I’v tried to make some workarounds like Firewall rule and disable-enable interfaces after routing rules change. But still.

I have packets going out of my ether-wan1 interface with src-ip 85.175.37.94.
Does anyone have any idea of what can I do with that?

By the way. My router is RB1100AHx2 with v.5.14 firmware.

It may help if you posted “/ip firewall nat”. It could be your srcnat or masquerade rule is malfunctioning.
edit: Post “/ip firewall mangle” also. It could be the routing mark rule.

Ok.

Here is my “/ip firewall nat”

0   chain=srcnat action=masquerade out-interface=ether-wan1 

1   chain=srcnat action=masquerade out-interface=ether-wan2 

2   ;;; Mail server
     chain=dstnat action=dst-nat to-addresses=10.0.0.82 protocol=tcp in-interface=ether-wan2 dst-port=25,465,119

Here is my “/ip firewall mangle”

0   chain=prerouting action=mark-connection new-connection-mark=Wan2 
     passthrough=yes connection-state=new protocol=tcp 
     dst-address-list=!wan1Mail in-interface=ether-local dst-port=25 

1   chain=forward action=mark-connection new-connection-mark=Wan2 
     passthrough=yes connection-state=new in-interface=ether-wan2 

2   chain=prerouting action=mark-routing new-routing-mark=Wan2 passthrough=no 
     in-interface=ether-local connection-mark=Wan2

And one more. On interface ether-wan2 I see the same picture. Some of the traffic is trying to pass with src-ip from wan1 220.135.67.81. Do I really missing something?

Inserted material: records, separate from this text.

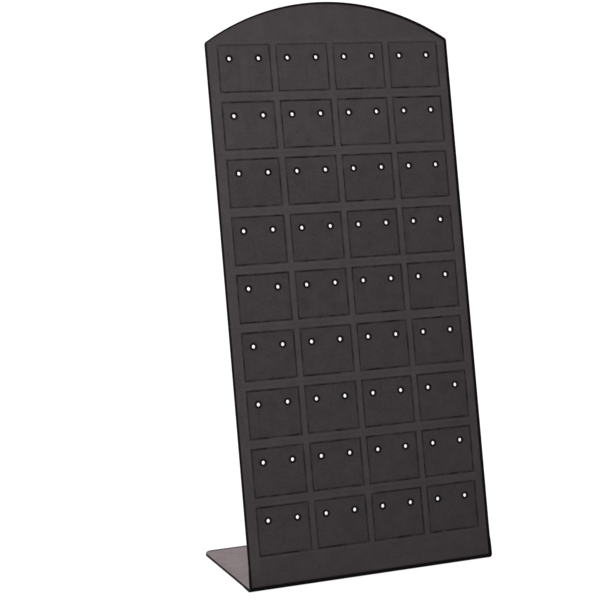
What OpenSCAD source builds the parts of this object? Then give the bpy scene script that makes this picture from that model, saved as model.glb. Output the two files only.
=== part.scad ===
// Earring display stand: one black plastic sheet, pierced and pocketed while flat,
// then folded once. The tall panel leans back over a short foot.
// Lengths are in millimetres, angles in degrees. +Z is up and the panel faces -Y.

/* [Sheet] */
// Thickness of the sheet
sheet_t = 2; // [1.5:0.1:4]
// Bare border at each side of the pockets
side_margin = 8.1; // [4:0.1:20]
// Bare strip between the fold and the lowest pockets
foot_margin = 18.6; // [12:0.2:40]
// Bare strip between the highest pockets and the shoulders of the arch
head_margin = 1.9; // [1:0.1:20]
// Rise of the arched top above its two shoulders
arch_rise = 25.3; // [8:0.1:60]
// Radius that rounds each shoulder of the arch
shoulder_r = 2.5; // [1:0.1:5]

/* [Pockets] */
// Pockets across the panel
columns = 4; // [2:1:6]
// Pockets up the panel
rows = 9; // [3:1:12]
// Distance between the centres of neighbouring columns
column_pitch = 40; // [38:0.5:60]
// Distance between the centres of neighbouring rows
row_pitch = 36.5; // [32:0.5:60]
// Width of a pocket
pocket_w = 35.2; // [26:0.1:36]
// Height of a pocket
pocket_h = 29.8; // [18:0.1:30]
// Depth of a pocket below the front face
pocket_depth = 0.5; // [0.2:0.1:1]
// Radius of the pocket's corners
pocket_r = 0.6; // [0.3:0.1:3]

/* [Holes] */
// Diameter of a hole for an earring's post or hook
hole_d = 2.4; // [1:0.1:4]
// Distance between the two holes of a pair
hole_spacing = 20; // [8:0.5:20]
// Distance from the pocket's upper edge down to the holes
hole_drop = 8.6; // [5:0.1:12]

/* [Fold] */
// Angle by which the panel leans back from upright
lean = 12.3; // [5:0.1:20]
// Radius on the inside of the fold
fold_r = 1.2; // [0.6:0.1:6]
// How far each end of the fold swells out past the sheet's side
fold_swell = 0.5; // [0.2:0.1:1]
// Length over which that swelling dies away along the panel and the foot
swell_run = 12; // [6:1:16]

/* [Foot] */
// Depth of the foot, from the front of the fold to its back edge
foot_depth = 84.8; // [60:0.2:140]
// Radius of the foot's two back corners
foot_corner_r = 6; // [1:0.5:20]

/* [Hidden] */
$fn = 96;
arc_fn = 720;
hole_fn = 32;
corner_fn = 48;
overcut = 1;
overlap = 5;
sheet_color = [0.15, 0.14, 0.14];

// Sizes of the flat blank
sheet_w = (columns - 1) * column_pitch + pocket_w + 2 * side_margin;
half_w = sheet_w / 2;
grid_h = (rows - 1) * row_pitch + pocket_h;
shoulder_y = foot_margin + grid_h + head_margin;
panel_l = shoulder_y + arch_rise;
arch_r = (half_w * half_w + arch_rise * arch_rise) / (2 * arch_rise);
arch_y = panel_l - arch_r;
swell_r = (swell_run * swell_run + fold_swell * fold_swell) / (2 * fold_swell);

// Places on the fold, seen from the side
fold_outer_r = fold_r + sheet_t;
fold_angle = 90 + lean;
foot_l = foot_depth - fold_outer_r;
top_back = fold_outer_r * (1 - cos(lean)) + panel_l * sin(lean) + sheet_t * cos(lean);
middle = max(foot_depth, top_back) / 2;

// Rectangle with round corners, centred
module round_rectangle(w, h, r) {
    union() {
        square([w, h - 2 * r], center = true);
        square([w - 2 * r, h], center = true);
        for (x = [-1, 1], y = [-1, 1])
            translate([x * (w / 2 - r), y * (h / 2 - r)])
                circle(r, $fn = corner_fn);
    }
}

// The sliver by which both sides of a blank swell towards the fold, which lies at y = 0
module swollen_sides() {
    for (side = [0, 1])
        mirror([side, 0])
            intersection() {
                translate([half_w + fold_swell - swell_r, 0])
                    circle(swell_r, $fn = arc_fn);
                translate([half_w - overlap, 0])
                    square([2 * overlap, swell_run]);
            }
}

// What the right shoulder loses when its corner is rounded to shoulder_r
module shoulder_trim() {
    x = half_w - shoulder_r;
    reach = arch_r - shoulder_r;
    y = arch_y + sqrt(reach * reach - x * x);
    touch = [x * arch_r / reach, arch_y + (y - arch_y) * arch_r / reach];
    difference() {
        polygon([
            [x, y],
            [half_w, y],
            [half_w + overlap, y],
            [half_w + overlap, touch[1] + overlap],
            touch + [x, y - arch_y] * overlap / reach,
            touch
        ]);
        translate([x, y])
            circle(shoulder_r, $fn = corner_fn);
    }
}

// Outline of the panel while flat: straight sides, an arched top and round shoulders
module panel_outline() {
    union() {
        difference() {
            union() {
                translate([-half_w, 0])
                    square([sheet_w, shoulder_y]);
                intersection() {
                    translate([-half_w, shoulder_y - overlap])
                        square([sheet_w, arch_rise + 2 * overlap]);
                    translate([0, arch_y])
                        circle(arch_r, $fn = arc_fn);
                }
            }
            for (side = [0, 1])
                mirror([side, 0])
                    shoulder_trim();
        }
        swollen_sides();
    }
}

// Outline of the foot while flat: straight sides and round back corners
module foot_outline() {
    union() {
        translate([-half_w, 0])
            square([sheet_w, foot_l - foot_corner_r]);
        translate([-half_w + foot_corner_r, 0])
            square([sheet_w - 2 * foot_corner_r, foot_l]);
        for (x = [-1, 1])
            translate([x * (half_w - foot_corner_r), foot_l - foot_corner_r])
                circle(foot_corner_r, $fn = corner_fn);
        swollen_sides();
    }
}

// One pocket with its two holes, measured from the middle of the pocket's upper edge
module pocket() {
    translate([0, -pocket_h / 2, -pocket_depth])
        linear_extrude(pocket_depth + overcut)
            round_rectangle(pocket_w, pocket_h, pocket_r);
    for (x = [-1, 1])
        translate([x * hole_spacing / 2, -hole_drop, -sheet_t - overcut])
            cylinder(h = sheet_t + 2 * overcut, d = hole_d, $fn = hole_fn);
}

// The panel while flat, front face up at z = 0 and the fold at y = 0
module panel_blank() {
    difference() {
        translate([0, 0, -sheet_t])
            linear_extrude(sheet_t)
                panel_outline();
        for (row = [0 : rows - 1], column = [0 : columns - 1])
            translate([
                (column - (columns - 1) / 2) * column_pitch,
                foot_margin + pocket_h + row * row_pitch,
                0
            ])
                pocket();
    }
}

// The fold itself, round the X axis, from the foot's underside up to the panel's front
module fold() {
    rotate([90, 0, 90])
        rotate([0, 0, 180 - lean])
            rotate_extrude(angle = fold_angle)
                translate([fold_r, -half_w - fold_swell])
                    square([sheet_t, sheet_w + 2 * fold_swell]);
}

// The whole folded sheet, standing on its foot, centred on the space that it takes up
module stand() {
    color(sheet_color)
        translate([0, fold_outer_r - middle, fold_outer_r])
            union() {
                rotate([90 - lean, 0, 0])
                    translate([0, 0, fold_outer_r])
                        panel_blank();
                fold();
                translate([0, 0, -fold_outer_r])
                    linear_extrude(sheet_t)
                        foot_outline();
            }
}

stand();
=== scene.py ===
# %% [markdown]
# # Jewelry display stand
# The real stand is one sheet of satin black plastic. It is pocketed and pierced while it lies flat,
# then heated along one line and folded, so that a short foot carries a tall leaning panel.
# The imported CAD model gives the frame: everything here is in metres, in the CAD model's own axes.
# This lesson makes the same sheet again as one fine mesh, gives it its finish, and lights it.

# %% Load the frame
from math import asin, cos, degrees, pi, radians, sin, sqrt, tan

import bmesh
import bpy
from mathutils import Matrix, Vector


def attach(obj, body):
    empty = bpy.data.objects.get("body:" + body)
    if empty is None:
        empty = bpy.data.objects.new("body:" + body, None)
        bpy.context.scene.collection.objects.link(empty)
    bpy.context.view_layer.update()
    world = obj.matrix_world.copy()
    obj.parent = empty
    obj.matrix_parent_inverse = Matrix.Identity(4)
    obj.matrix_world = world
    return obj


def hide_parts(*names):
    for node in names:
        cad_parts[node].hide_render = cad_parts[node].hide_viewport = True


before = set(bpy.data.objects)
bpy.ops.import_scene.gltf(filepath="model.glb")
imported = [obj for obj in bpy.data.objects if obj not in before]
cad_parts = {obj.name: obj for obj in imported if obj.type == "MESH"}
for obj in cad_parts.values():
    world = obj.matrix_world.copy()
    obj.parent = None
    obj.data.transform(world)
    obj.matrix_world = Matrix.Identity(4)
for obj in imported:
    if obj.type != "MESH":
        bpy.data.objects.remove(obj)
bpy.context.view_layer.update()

# %% [markdown]
# ## Sizes
# The sizes repeat the named values of the CAD model. The blank is described flat: u runs across it,
# s runs up it from the line where the fold starts, and w points out of its front face. The two
# smallest lengths, hair and near, are the play that is allowed when a point is found by its place.

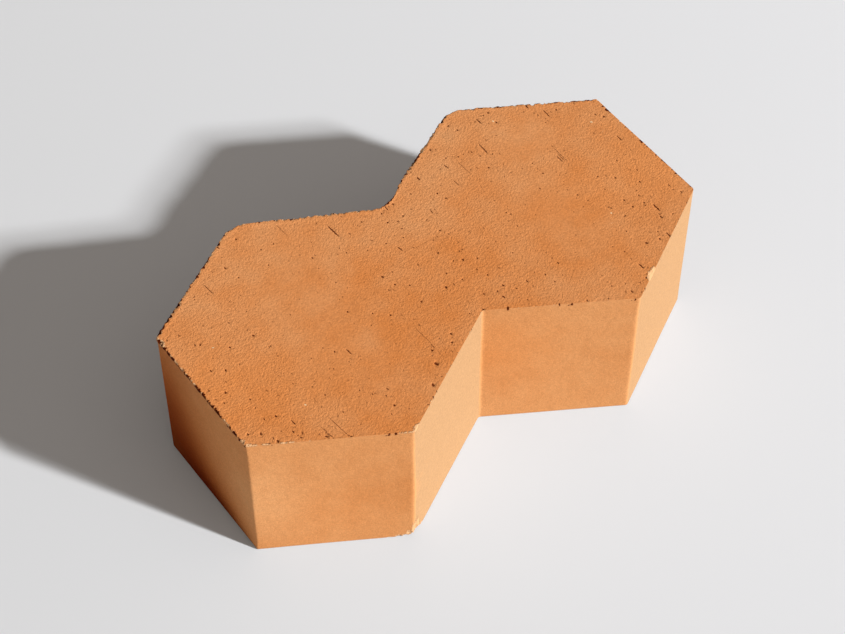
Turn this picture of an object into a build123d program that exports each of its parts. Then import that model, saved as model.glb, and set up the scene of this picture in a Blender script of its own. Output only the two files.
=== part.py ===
from build123d import *
import math
import os

# A solid clay paving brick in the shape of two hexagons that share one side.
# The clay column was pressed through a die, with the outline below as its section, and cut by a
# wire into slabs. The sides are smooth die faces, and the top and the bed are the two wire cuts.
# Lengths are in millimetres. +X runs along the brick and +Z is up. The origin is at the centre of
# the figure, on the bed that the brick lies on.

# Driving dimensions
ACROSS_FLATS = 100.0  # of each hexagon, so the brick is two of these long
THICKNESS = 65.0  # from the bed to the top, between the two wire cuts
CRISP_RADIUS = 1.6  # of the upright corners that kept the die's shape
BELT_RADIUS = 10.0  # of the two rear corners, flattened where the wet column lay on its belt
NOTCH_RADIUS = 1.0  # at the foot of the front notch
SAGGED_NOTCH_RADIUS = 7.0  # at the foot of the rear notch
NOTCH_SAG = 3.0  # how much shallower the rear notch is than the front one
ARRIS_RADIUS = 0.6  # of the worn edge round the top and the bed

# Each hexagon stands on a point in plan, so its side and its two widths follow from the flats.
SIDE = ACROSS_FLATS / math.sqrt(3)
HALF_SIDE = SIDE / 2
HEXAGON_CENTRE = ACROSS_FLATS / 2

# The ten corners of the outline, in order round the brick: x, y and the corner's own radius.
CORNERS = {
    "left_rear": (-ACROSS_FLATS, HALF_SIDE, CRISP_RADIUS),
    "rear_left": (-HEXAGON_CENTRE, SIDE, BELT_RADIUS),
    "rear_notch": (0, HALF_SIDE + NOTCH_SAG, SAGGED_NOTCH_RADIUS),
    "rear_right": (HEXAGON_CENTRE, SIDE, BELT_RADIUS),
    "right_rear": (ACROSS_FLATS, HALF_SIDE, CRISP_RADIUS),
    "right_front": (ACROSS_FLATS, -HALF_SIDE, CRISP_RADIUS),
    "front_right": (HEXAGON_CENTRE, -SIDE, CRISP_RADIUS),
    "front_notch": (0, -HALF_SIDE, NOTCH_RADIUS),
    "front_left": (-HEXAGON_CENTRE, -SIDE, CRISP_RADIUS),
    "left_front": (-ACROSS_FLATS, -HALF_SIDE, CRISP_RADIUS),
}


def die_section():
    """The column's section: straight sides between the ten corners, each rounded by its radius."""
    points = [(x, y) for x, y, _ in CORNERS.values()]
    radii = [radius for _, _, radius in CORNERS.values()]
    with BuildSketch() as sketch:
        with BuildLine():
            FilletPolyline(*points, radius=radii, close=True)
        make_face()
    return sketch.sketch


def brick_body():
    """One slab of the column, with the edges of both wire cuts worn round."""
    with BuildPart() as part:
        add(die_section())
        extrude(amount=THICKNESS)
        cut_faces = part.faces().filter_by(Axis.Z)
        fillet(cut_faces.edges(), radius=ARRIS_RADIUS)
    return part.part


def main():
    os.makedirs("parts", exist_ok=True)
    brick = brick_body()
    export_step(brick, "parts/brick.step")
    size = brick.bounding_box().size
    print(f"brick {size.X:.1f} x {size.Y:.1f} x {size.Z:.1f} mm, {brick.volume / 1e6:.3f} litres")


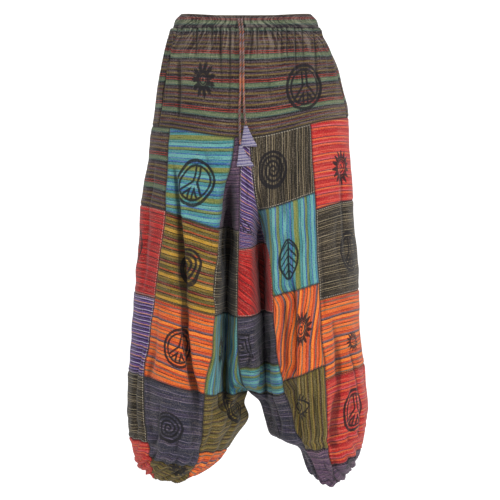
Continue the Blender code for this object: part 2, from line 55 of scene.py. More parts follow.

I would start with the mangle section. Just as a test, remove all the “/ip firewall mangle” rules, and see if the invalid network addresses still try to use the incorrect ethernet interface. With no mangle rules, all should go out one interface (ether-wan1).

edit: and translated to 220.135.67.81.

I’ve changed mangle rules to this ones:

0   chain=prerouting action=mark-routing new-routing-mark=Wan2 passthrough=no protocol=tcp dst-address-list=!wan1Mail 
     in-interface=ether-local dst-port=25 

1   chain=forward action=mark-connection new-connection-mark=Wan2 passthrough=yes connection-state=new 
     in-interface=ether-wan2 

2   chain=prerouting action=mark-routing new-routing-mark=Wan2 passthrough=no in-interface=ether-local 
     connection-mark=Wan2

And I still see foreign packets on my interfaces after switching to Backup ISP and back. Disable and then Enable Ethernet interfaces by script seems to be solving the issue. But I’m not sure is it a right choice. Maybe I should drop established connections somehow.

By the way. What’s the point of marking new connections and then mark routing according to the previous connection mark if you can mark routing from the start?

By the way. What’s the point of marking new connections and then mark routing according to the previous connection mark if you can mark routing from the start?

That was supposed to be my question. Did you try it without any mangle rules? If that does ok, then try this. It should send everything out ether-wan2.

/ip firewall mangle
add chain=prerouting action=mark-routing new-routing-mark=Wan2 in-interface=ether-local

Yes I did. The behavior is the same.
The more I work with it the better I see the picture.
I think that those ip packets come from established tcp connections. So after I switch ISP I need to reset all connections.
Unfortunately for now I don’t see other solution than to disable and then re-enable interfaces by script. Technically that is a solution.

That sound’s like a good alternative. I’ve tried it and it seems having the same result.

PS. Thank you SurferTim for your help.